Lahore: The involvement of Pakistani army to adjudicate upon political matters is an "exceeding gloomy day for the country", the Human Rights Commission of Pakistan (HRCP) today said, claiming that democratic transition in the country is still a long way off.
"There should be no two views about the fact that the day when political discord needs adjudication from the military is an exceeding gloomy day for Pakistan," the HRCP said in a statement.
"It is unfortunate that that day is upon us now. This was exactly what the civil and all pro-democracy forces had feared and cautioned against," it added.
The comments by the rights body came at a time when Pakistan's powerful army has been active behind the scenes to end the protests by cricketer-turned-politician Imran Khan and populist cleric Tahirul Qadri who are demanding resignation of Prime Minister Nawaz Sharif, alleging rigging in polls last year.
Sharif has said he would neither resign nor dissolve the Parliament.
The army has been active behind the scenes to broker a deal after Qadri and Khan met army chief General Raheel Sharif on Thursday night, sources said.
HRW said: "developments in the last few days prove that the democratic transition that had been prematurely celebrated is a long way off yet."
"The closing of ranks among the politicians to protect democracy and the constitution from this latest ambush has been the most pleasant outcome of the circus going on in Islamabad," it said.

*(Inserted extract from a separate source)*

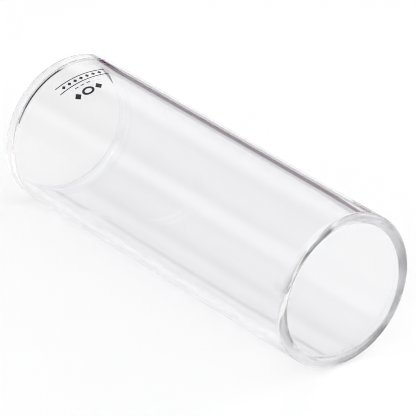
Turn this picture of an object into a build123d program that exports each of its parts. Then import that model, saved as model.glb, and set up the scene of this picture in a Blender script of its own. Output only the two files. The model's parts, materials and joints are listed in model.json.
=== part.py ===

The commission said: "There is no doubt any longer about who played the dirty part in this sordid affair."
It said that Khan and Qadri have been camping in the capital with "the solitary objective to do all they could to invite a role from the military."
The HRCP called on the parliamentarians to continue efforts to ensure that the expression of the will of the people is protected and not squandered in the face of threats and abuse by people with "questionable agendas."